さて、冒頭の浪人生に対する授業も、難解な長文を宿題にして、授業では文章に出てくる文法や単語の解説を行ってきた。どんな角度で質問されても答えられるように、怪しい単語は語源もチェックし、文章内容の背景やエピソードにも検索をかけて話題を用意し、1時間きっちりと解説できるよう、毎回の準備に時間をかけた。

 

それでも、何度か立て続けに授業をキャンセルしたので、「簡単すぎるのかな」と悩んでいたところ、スタッフを通じて「宿題がプレッシャーになっているので暫く出さないでほしい」との要望を受けた。宿題に出てくる問題の解答は毎回ほぼ正解で、とても重圧を受けているとは思っていなかったので意外だった。更なる要望として、「受験に関する悩みがあるようで、次回は本人の話を聴いてあげてほしい」という。

 

出来の悪い講師としては、教える自信のない英語の授業をするよりも、お悩み相談を聴く方が遥かに饒舌に語れるので大歓迎である。
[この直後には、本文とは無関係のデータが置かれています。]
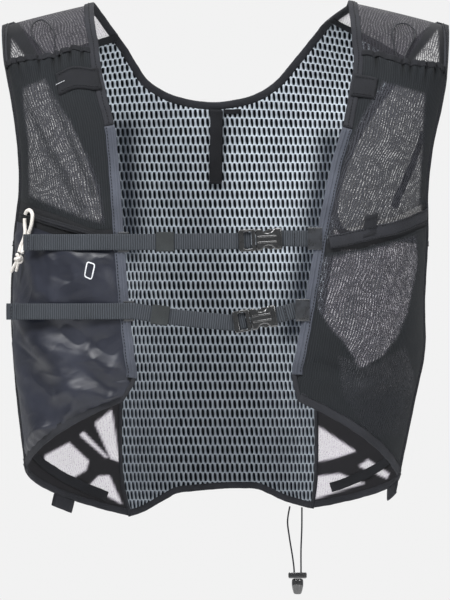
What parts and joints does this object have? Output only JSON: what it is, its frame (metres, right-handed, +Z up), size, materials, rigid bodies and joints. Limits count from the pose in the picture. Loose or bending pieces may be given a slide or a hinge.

そして授業当日。本人が打ち明けた悩みとは、重度のゲーム依存症だった。最初に自己紹介した際にも本人の口からその旨は聴いていた。現役時代もゲームから脱却できず、結局受験すらもしないで終えたと言っていた。

 

一浪となった現在も、依存症は改善されない。依存症の恐ろしいところは、「このままではダメだ」という危機意識が高まれば高まるほど、一瞬でも現実逃避できるゲームやギャンブル、麻薬、アルコールなどドーパミンを一時的に大量放出してくれる刺激的な依存物に精神や体を委ねる。もがけばもがくほど穴の中心へと引きずり込まれる悪循環が繰り返される。蟻地獄にも似た「脳内物質の罠」。快楽を得んがために行動する人間の弱点そのものである。